These are the institutions which our countrymen, from John of Groat to the Land's End, are gathering to uphold and preserve from desecration. Look these things like the Church in ruins ? But more than this. Many who, but a short time since, vociferated amongst the loudest of the sons of darkness and disaffection,-who, knowing not what they did, sought the downfal of the Establishment, have halted in mid career; yea, they have seen their error, have turned back into the highway of heaven, have repented, have repudiated their designs, abandoned their machinations, and, like St. Paul of old, have avouched themselves staunch supporters of that Church which erst they persecuted, and zealous believers in the worth of those holy principles which they were wont, out of sheer ignorance, to despise. Look these things like the Church in ruins ? Facts will speak; and these are facts which carry their own moral emphasis, and which none dare gainsay.
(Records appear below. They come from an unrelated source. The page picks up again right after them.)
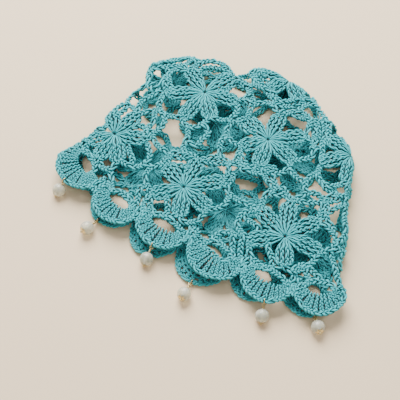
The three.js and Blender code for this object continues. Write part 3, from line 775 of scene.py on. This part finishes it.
def mark_corners(mesh, lines, closed):
    """Makes the first UV coordinate the length along each tube, and stores each corner's depth, the
    share of painted shade that the yarn's material puts there.
    """
    corners = np.zeros(len(mesh.loops) * 2, np.float32)
    layer = mesh.uv_layers[0].data
    layer.foreach_get("uv", corners)
    corners = corners.reshape(-1, 2)
    quads = sum(1 for face in mesh.polygons if len(face.vertices) == 4)
    segments = sum(len(line) - (0 if closed else 1) for line in lines)
    around = quads // segments
    distance = []
    depth = []
    for line in lines:
        ring = np.vstack((line, line[:1])) if closed else line
        along = travelled(ring[:, :3])
        for values, column in ((distance, along), (depth, ring[:, 4])):
            pairs = np.column_stack((column[:-1], column[1:], column[1:], column[:-1]))
            values.append(np.repeat(pairs, around, axis=0).ravel())
    sides = len(corners) - 4 * quads
    corners[sides:, 0] = np.concatenate(distance)
    layer.foreach_set("uv", corners.ravel())
    # The tubes' end caps take the full painted shade
    inside = np.concatenate((np.ones(sides), *depth)).astype(np.float32)
    mesh.attributes.new("depth", "FLOAT", "CORNER").data.foreach_set("value", inside)


def finish_mesh(mesh):
    """Closes the seams, turns the faces outwards and shades them smooth."""
    bm = bmesh.new()
    bm.from_mesh(mesh)
    bmesh.ops.remove_doubles(bm, verts=bm.verts, dist=1e-6)
    bmesh.ops.recalc_face_normals(bm, faces=bm.faces)
    bm.to_mesh(mesh)
    bm.free()
    mesh.shade_smooth()


def add_piece(mesh, material, node):
    """Links a finished mesh as the piece that stands for a node."""
    finish_mesh(mesh)
    mesh.materials.clear()
    mesh.materials.append(material)
    piece = bpy.data.objects.new(mesh.name, mesh)
    bpy.context.scene.collection.objects.link(piece)
    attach(piece, "root")
    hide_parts(node)
    return piece


def way_matrix(sideways, way, upright, spot):
    """A turn and move that takes X, Y and Z to the three given ways, at the spot."""
    turn = Matrix((sideways, way, upright)).transposed()
    return Matrix.Translation(spot) @ turn.to_4x4()


# Materials

def opaque(colour, share=1.0):
    """A colour, lightened or darkened by a share, with full alpha."""
    return (*[min(1, share * part) for part in colour], 1)


class Nodes:
    """A material's nodes, made and linked in short calls."""

    def __init__(self, name):
        self.material = bpy.data.materials.new(name)
        self.material.use_nodes = True
        self.tree = self.material.node_tree
        self.shader = self.tree.nodes["Principled BSDF"]
        self.place = self.add("ShaderNodeTexCoord")

    def fill(self, socket, value):
        """Links another node's output to a socket, or sets the socket's value."""
        if isinstance(value, bpy.types.NodeSocket):
            self.tree.links.new(value, socket)
        else:
            socket.default_value = value

    def set(self, node, **values):
        for name, value in values.items():
            self.fill(node.inputs[name.replace("_", " ")], value)

    def add(self, kind, source=None, **values):
        """A node with the given properties and inputs, whose first input comes from the source."""
        node = self.tree.nodes.new(kind)
        for name in [name for name in values if hasattr(node, name)]:
            setattr(node, name, values.pop(name))
        self.set(node, **values)
        if source:
            self.fill(node.inputs[0], source)
        return node

    def noise(self, **values):
        """Noise over the piece's own coordinates."""
        spot = self.place.outputs["Object"]
        return self.add("ShaderNodeTexNoise", Vector=spot, **values).outputs["Fac"]

    def spread(self, source, **values):
        return self.add("ShaderNodeMapRange", source, **values).outputs[0]

    def math(self, operation, first, second=0.0):
        node = self.add("ShaderNodeMath", first, operation=operation)
        self.fill(node.inputs[1], second)
        return node.outputs[0]

    def ramp(self, source, *stops):
        """A colour between two stops, each a position and an opaque colour."""
        node = self.add("ShaderNodeValToRGB", source)
        for element, (position, colour) in zip(node.color_ramp.elements, stops):
            element.position = position
            element.color = colour
        return node.outputs["Color"]

    def mix(self, factor, first, second, **values):
        node = self.add("ShaderNodeMix", data_type="RGBA", **values)
        self.set(node, Factor=factor, A=first, B=second)
        return node.outputs["Result"]


def yarn_material(yarn):
    """Cotton yarn: four plies that wind along each strand, with soft fibres and uneven dye, and
    painted shade between the plies, in crevices and where strands lie deep in a stitch.
    """
    plies = 4
    ply_turn = 0.0042
    nodes = Nodes("cotton_yarn")
    parts = nodes.add("ShaderNodeSeparateXYZ", nodes.place.outputs["UV"])
    along = nodes.math("MULTIPLY", parts.outputs["X"], 1 / ply_turn)
    wound = nodes.math("ADD", parts.outputs["Y"], along)
    wave = nodes.math("SINE", nodes.math("MULTIPLY", wound, TAU * plies))
    ply = nodes.spread(wave, From_Min=-1.0, From_Max=1.0)
    dye = nodes.noise(Scale=110.0, Detail=3.0)
    fibre = nodes.noise(Scale=2600.0, Detail=2.0)

    # Deep painted shade, half the groove shade, for crevices and for yarn that lies deep in a
    # stitch
    dark = opaque(yarn.shade, 0.5)
    inside = nodes.add("ShaderNodeAttribute", attribute_name="depth")
    # Ambient occlusion read by the material paints shade into the crevices between strands
    painted_crevice_shade = nodes.add("ShaderNodeAmbientOcclusion", samples=8, Distance=0.002)
    open_share = nodes.spread(painted_crevice_shade.outputs["AO"], From_Min=0.42, From_Max=1.0)
    raised = nodes.spread(ply, To_Min=0.78, To_Max=1.0)
    # Painted shade in the grooves between the plies
    ply_groove_shaded = nodes.mix(raised, opaque(yarn.shade), opaque(yarn.colour))
    # Deeper painted shade where a strand lies deep in a stitch
    core_shaded = nodes.mix(inside.outputs["Fac"], ply_groove_shaded, dark)
    shaded = nodes.mix(open_share, dark, core_shaded)
    tint = nodes.ramp(dye, (0.3, (0.84, 0.9, 0.9, 1)), (0.7, (1.0, 1.0, 1.0, 1)))
    tone = nodes.mix(1.0, shaded, tint, blend_type="MULTIPLY")

    relief = nodes.add("ShaderNodeBump", Strength=0.7, Distance=0.00018, Height=ply)
    fuzz = nodes.add("ShaderNodeBump", Strength=0.35, Distance=0.0001, Height=fibre,
                     Normal=relief.outputs["Normal"])
    nodes.set(nodes.shader, Base_Color=tone, Normal=fuzz.outputs["Normal"], Roughness=0.6,
              Specular_IOR_Level=0.2, Sheen_Weight=0.08, Sheen_Roughness=0.4)
    return nodes.material


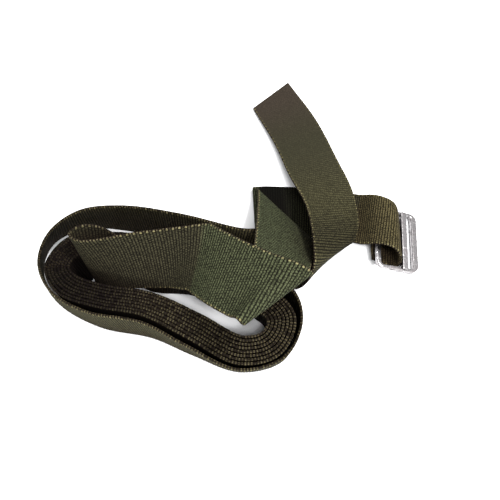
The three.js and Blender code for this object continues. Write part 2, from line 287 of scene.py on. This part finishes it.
def closed_strip(name, rings, across_mm, along_mm):
    """A tube through equal rings with flat ends. Its UV map holds millimetres across and along the weave."""
    count, size = rings.shape[:2]
    i, j = np.meshgrid(np.arange(count - 1), np.arange(size), indexing="ij")
    k = (j + 1) % size
    quads = np.stack([i * size + j, i * size + k, (i + 1) * size + k, (i + 1) * size + j], axis=-1)
    cap = [(j, j + 1, size - j - 1, size - j) for j in range(1, size // 2 - 1)]
    tips = [(0, 1, size - 1), (size // 2 - 1, size // 2, size // 2 + 1)]
    base = (count - 1) * size
    faces = quads.reshape(-1, 4).tolist()
    faces += [face[::-1] for face in cap + tips]
    faces += [tuple(base + v for v in face) for face in cap + tips]
    mesh = bpy.data.meshes.new(name)
    mesh.from_pydata(rings.reshape(-1, 3).tolist(), [], faces)
    loops = np.zeros(len(mesh.loops), np.int32)
    mesh.loops.foreach_get("vertex_index", loops)
    uv = np.stack([across_mm[loops % size], along_mm[loops // size, loops % size]], axis=1)
    mesh.uv_layers.new(name="UVMap").data.foreach_set("uv", uv.astype(np.float32).ravel())
    turned_out(mesh)
    mesh.shade_smooth()
    mesh.set_sharp_from_angle(angle=math.radians(75))
    piece = bpy.data.objects.new(name, mesh)
    bpy.context.scene.collection.objects.link(piece)
    return piece


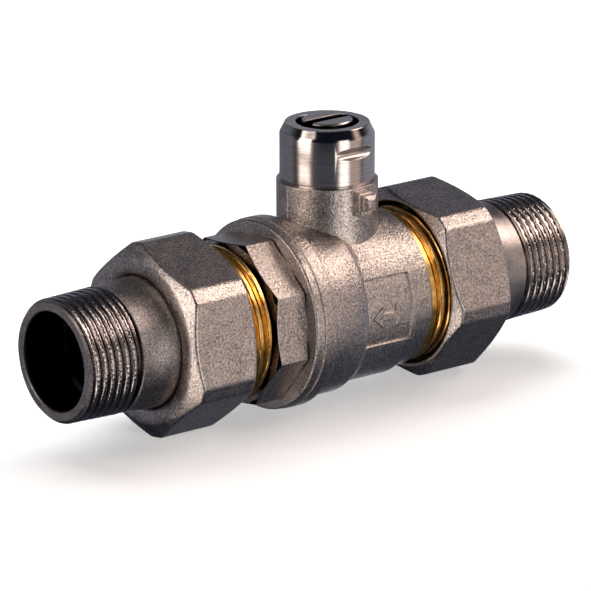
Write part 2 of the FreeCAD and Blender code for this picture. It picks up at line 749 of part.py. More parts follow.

CHURCH-RATES ABOLITION SOCIETY.
That persons who, for conscience sake, or, what is not an impossible supposition, for motives which they would blink acknowledging to their own hearts, see cause " to strain at a gnat," and dissent on divers grounds from our apostolic Establishment; that they should nevertheless find themselves constrained by law to contribute to the support of a religious system to which they cannot conform, appears at the first blush not a little startling; but the wonder will subside when the just and well-constituted minds of our countrymen are taught to look somewhat closer into the merits of the case, and come to sift out the truth for themselves from the midst of perversions, exaggerations, and falsities. Did not we Churchmen indeed find ourselves under the necessity of annually subscribing our quota for the preservation of holy wells, images of the saints, relics of miraculous efficacy, and other contemporary illustrations of certain texts thickly strewn in the Æneid and Metamorphoses, we should naturally recoil at the attempted impost, and do all that we legally might to get rid of so obnoxious a tax-to reform it altogether.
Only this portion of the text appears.